Problem to work on: Count how many lines of the material below have the word "joints" and give only the number.

Information shown:
>> Start

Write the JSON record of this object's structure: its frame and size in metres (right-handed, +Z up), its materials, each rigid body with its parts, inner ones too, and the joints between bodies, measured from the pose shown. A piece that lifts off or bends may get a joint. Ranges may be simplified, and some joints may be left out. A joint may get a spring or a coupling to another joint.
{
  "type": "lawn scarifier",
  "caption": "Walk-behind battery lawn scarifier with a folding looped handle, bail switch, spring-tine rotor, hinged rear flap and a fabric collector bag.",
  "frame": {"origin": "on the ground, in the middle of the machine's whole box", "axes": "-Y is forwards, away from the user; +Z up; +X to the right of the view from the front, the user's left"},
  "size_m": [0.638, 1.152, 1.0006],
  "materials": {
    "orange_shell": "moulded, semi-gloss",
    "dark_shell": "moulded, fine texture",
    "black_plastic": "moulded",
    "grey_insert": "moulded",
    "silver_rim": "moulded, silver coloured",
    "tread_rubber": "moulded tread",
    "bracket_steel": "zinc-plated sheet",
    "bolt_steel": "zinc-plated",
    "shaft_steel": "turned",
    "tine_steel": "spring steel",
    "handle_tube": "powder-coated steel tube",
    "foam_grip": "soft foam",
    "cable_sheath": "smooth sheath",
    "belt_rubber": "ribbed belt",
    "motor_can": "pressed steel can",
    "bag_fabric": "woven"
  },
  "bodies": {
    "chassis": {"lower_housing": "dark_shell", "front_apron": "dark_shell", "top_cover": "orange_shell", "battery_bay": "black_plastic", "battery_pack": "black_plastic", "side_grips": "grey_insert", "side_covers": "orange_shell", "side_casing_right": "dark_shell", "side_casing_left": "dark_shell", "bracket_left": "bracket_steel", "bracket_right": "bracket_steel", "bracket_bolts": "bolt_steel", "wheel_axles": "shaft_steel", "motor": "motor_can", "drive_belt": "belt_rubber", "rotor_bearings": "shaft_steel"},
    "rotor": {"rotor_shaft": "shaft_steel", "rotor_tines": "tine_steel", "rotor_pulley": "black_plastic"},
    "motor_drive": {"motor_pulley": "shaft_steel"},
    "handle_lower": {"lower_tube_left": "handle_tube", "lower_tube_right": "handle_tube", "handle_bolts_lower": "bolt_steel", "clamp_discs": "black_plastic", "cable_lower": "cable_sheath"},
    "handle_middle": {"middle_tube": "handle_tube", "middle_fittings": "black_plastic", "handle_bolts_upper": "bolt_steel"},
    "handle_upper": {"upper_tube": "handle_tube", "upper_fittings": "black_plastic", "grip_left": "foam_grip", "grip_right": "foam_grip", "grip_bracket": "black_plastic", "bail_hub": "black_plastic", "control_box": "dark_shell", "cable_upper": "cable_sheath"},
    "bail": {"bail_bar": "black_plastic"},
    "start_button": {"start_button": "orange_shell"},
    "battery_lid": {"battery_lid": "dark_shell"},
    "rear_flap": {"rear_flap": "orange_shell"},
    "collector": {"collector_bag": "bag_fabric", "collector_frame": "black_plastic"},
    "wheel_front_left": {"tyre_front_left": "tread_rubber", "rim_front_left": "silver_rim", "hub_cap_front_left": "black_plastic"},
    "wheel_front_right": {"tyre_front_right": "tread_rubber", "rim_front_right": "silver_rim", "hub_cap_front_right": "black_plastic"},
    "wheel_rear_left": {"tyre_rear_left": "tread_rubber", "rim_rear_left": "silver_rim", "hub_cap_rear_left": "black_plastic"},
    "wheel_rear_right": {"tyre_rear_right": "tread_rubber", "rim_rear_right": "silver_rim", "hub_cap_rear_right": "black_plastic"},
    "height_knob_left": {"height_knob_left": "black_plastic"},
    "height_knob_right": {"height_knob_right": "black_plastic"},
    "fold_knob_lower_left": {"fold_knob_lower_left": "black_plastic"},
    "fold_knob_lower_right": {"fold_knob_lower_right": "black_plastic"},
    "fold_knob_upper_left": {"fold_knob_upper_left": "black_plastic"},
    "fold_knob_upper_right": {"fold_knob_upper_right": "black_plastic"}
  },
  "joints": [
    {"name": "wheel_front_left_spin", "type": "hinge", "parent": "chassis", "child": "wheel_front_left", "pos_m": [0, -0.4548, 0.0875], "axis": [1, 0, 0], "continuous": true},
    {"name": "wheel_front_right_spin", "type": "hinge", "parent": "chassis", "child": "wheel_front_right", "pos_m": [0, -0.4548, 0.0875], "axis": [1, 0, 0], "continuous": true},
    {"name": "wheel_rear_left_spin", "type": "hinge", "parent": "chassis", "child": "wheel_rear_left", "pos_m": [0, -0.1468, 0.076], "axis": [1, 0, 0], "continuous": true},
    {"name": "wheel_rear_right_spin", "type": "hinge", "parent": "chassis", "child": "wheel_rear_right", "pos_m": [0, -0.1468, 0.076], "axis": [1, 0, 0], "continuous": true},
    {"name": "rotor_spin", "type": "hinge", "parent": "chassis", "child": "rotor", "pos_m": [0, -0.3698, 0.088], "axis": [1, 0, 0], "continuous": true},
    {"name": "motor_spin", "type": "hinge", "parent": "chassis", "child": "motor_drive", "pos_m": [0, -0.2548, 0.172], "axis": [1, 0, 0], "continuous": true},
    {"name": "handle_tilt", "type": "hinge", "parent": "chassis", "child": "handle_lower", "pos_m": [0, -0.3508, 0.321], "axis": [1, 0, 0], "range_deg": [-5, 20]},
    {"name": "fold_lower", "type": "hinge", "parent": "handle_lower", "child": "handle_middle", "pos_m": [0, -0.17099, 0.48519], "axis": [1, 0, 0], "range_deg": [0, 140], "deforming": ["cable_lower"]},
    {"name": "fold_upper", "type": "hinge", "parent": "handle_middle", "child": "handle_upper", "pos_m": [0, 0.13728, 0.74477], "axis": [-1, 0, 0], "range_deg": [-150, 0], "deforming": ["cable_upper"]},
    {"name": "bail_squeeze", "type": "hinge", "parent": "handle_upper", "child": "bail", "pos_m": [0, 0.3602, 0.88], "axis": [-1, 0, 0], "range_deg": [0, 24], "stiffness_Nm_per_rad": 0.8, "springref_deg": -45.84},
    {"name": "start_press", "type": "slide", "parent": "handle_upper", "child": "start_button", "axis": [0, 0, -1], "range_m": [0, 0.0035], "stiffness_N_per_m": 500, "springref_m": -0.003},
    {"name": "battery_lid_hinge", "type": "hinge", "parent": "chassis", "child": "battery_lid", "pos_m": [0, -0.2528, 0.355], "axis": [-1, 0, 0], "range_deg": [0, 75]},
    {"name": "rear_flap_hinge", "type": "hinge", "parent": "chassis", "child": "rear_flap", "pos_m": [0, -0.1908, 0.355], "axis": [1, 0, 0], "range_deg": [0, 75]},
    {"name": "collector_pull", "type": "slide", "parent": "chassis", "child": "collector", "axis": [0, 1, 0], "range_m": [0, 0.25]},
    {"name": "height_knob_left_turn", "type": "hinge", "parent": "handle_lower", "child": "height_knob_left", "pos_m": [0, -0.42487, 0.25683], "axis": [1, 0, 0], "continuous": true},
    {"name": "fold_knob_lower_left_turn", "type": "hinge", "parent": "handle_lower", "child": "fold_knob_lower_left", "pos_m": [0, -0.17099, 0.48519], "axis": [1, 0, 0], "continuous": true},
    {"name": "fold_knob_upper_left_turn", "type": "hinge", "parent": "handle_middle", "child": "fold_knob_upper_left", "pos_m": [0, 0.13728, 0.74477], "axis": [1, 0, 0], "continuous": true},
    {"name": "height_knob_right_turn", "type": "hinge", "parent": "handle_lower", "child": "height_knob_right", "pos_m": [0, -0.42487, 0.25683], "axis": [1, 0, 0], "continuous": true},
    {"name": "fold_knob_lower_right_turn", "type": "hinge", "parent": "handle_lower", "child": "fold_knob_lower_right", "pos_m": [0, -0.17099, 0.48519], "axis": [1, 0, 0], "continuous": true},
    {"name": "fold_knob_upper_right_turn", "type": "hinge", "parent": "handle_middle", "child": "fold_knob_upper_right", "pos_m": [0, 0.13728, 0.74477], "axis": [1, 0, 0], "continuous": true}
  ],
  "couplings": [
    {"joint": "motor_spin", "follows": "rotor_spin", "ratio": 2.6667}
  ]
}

>> End
>> Start

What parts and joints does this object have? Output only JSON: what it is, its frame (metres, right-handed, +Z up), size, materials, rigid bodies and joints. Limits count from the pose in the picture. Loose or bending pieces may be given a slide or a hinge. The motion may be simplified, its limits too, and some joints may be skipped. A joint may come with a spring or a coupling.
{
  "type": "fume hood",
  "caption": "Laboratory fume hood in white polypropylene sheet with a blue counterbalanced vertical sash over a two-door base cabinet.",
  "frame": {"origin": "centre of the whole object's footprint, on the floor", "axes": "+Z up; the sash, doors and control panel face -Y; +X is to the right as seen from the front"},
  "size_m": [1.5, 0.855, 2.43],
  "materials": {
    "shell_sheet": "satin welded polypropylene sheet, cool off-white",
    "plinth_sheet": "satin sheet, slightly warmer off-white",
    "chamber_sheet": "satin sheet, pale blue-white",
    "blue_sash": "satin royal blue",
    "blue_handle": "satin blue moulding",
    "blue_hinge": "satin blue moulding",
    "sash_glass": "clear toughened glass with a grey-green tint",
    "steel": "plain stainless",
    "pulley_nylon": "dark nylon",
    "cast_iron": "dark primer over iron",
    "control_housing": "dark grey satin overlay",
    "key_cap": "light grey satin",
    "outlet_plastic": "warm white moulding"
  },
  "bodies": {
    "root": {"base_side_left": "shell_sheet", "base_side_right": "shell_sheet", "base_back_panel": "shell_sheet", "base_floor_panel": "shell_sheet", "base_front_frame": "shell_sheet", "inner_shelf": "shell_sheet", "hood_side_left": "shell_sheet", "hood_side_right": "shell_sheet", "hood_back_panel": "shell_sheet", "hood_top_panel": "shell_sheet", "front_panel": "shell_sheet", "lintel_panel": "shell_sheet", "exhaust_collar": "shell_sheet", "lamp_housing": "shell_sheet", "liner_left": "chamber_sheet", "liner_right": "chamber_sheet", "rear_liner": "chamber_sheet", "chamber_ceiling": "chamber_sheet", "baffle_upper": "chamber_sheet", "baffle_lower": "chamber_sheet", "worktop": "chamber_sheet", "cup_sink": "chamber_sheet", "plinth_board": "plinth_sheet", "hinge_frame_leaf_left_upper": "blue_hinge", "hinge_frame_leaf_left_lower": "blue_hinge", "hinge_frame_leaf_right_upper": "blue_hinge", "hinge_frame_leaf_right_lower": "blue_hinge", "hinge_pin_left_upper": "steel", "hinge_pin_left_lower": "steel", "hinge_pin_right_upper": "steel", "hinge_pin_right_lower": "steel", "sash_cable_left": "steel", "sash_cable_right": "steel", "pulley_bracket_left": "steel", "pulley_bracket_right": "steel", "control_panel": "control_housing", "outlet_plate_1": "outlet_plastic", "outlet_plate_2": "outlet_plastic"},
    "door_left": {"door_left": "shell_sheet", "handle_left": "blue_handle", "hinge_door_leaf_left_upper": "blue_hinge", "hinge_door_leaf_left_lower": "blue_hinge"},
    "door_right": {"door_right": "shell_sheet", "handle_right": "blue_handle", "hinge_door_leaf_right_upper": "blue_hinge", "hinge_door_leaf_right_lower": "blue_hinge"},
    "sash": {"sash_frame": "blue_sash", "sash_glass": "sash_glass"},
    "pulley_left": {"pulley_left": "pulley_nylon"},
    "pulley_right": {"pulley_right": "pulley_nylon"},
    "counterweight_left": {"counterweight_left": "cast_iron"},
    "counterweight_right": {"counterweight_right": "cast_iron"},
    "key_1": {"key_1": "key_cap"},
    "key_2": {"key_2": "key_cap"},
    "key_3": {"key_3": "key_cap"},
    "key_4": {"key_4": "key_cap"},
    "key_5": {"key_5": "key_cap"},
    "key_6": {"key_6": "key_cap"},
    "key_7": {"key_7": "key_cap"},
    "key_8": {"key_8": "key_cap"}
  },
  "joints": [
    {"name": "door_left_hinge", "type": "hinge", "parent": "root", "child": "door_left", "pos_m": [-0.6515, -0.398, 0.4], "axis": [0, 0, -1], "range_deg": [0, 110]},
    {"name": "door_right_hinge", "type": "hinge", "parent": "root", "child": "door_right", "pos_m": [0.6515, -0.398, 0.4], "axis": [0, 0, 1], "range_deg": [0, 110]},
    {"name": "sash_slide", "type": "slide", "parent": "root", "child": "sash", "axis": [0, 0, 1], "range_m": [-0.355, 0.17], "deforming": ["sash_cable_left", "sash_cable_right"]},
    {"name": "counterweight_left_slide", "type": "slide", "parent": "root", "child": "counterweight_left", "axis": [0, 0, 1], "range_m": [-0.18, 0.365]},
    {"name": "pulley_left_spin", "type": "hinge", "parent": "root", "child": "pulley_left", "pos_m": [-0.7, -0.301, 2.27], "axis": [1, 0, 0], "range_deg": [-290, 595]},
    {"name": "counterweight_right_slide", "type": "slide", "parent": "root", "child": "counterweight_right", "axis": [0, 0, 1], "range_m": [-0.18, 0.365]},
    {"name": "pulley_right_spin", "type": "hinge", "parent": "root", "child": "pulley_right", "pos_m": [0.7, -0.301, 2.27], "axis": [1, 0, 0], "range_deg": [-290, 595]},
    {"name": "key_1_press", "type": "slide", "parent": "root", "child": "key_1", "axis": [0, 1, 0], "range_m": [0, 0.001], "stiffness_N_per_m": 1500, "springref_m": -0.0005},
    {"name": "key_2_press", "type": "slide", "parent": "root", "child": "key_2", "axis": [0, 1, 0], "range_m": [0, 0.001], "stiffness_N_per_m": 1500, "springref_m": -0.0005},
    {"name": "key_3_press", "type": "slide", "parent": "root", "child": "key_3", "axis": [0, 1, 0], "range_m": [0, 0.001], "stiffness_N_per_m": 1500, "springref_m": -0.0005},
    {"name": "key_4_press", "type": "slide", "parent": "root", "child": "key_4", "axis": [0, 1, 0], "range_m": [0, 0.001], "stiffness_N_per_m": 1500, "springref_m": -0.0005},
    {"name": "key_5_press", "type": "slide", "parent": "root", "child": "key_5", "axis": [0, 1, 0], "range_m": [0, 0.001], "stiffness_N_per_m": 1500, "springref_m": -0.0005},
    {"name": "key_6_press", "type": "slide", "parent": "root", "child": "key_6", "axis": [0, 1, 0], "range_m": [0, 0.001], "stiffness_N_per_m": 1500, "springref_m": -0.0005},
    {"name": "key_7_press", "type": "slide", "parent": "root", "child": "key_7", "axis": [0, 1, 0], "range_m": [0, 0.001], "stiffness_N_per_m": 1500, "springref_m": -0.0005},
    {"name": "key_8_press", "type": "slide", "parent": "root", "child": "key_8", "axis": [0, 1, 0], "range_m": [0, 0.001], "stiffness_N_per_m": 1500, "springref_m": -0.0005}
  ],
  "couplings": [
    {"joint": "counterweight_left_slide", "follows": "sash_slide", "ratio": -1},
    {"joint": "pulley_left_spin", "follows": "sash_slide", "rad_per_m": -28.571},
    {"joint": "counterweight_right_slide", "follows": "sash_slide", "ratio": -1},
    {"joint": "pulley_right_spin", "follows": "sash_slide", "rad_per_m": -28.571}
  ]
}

>> End
>> Start

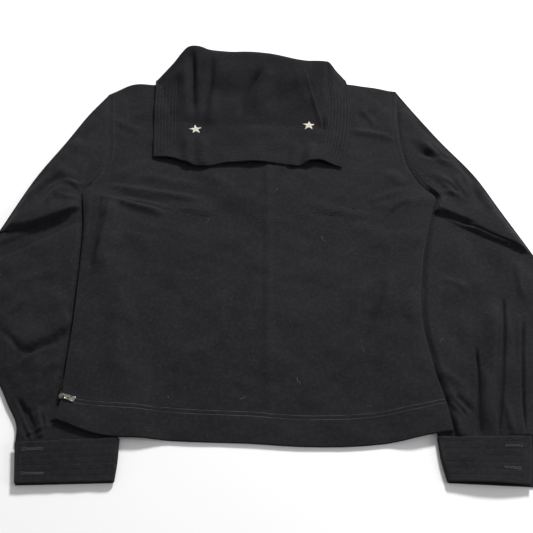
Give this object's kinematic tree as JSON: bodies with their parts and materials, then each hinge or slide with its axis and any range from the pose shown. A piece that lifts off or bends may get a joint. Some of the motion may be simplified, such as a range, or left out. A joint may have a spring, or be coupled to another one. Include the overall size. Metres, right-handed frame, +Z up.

>> End

Response: 4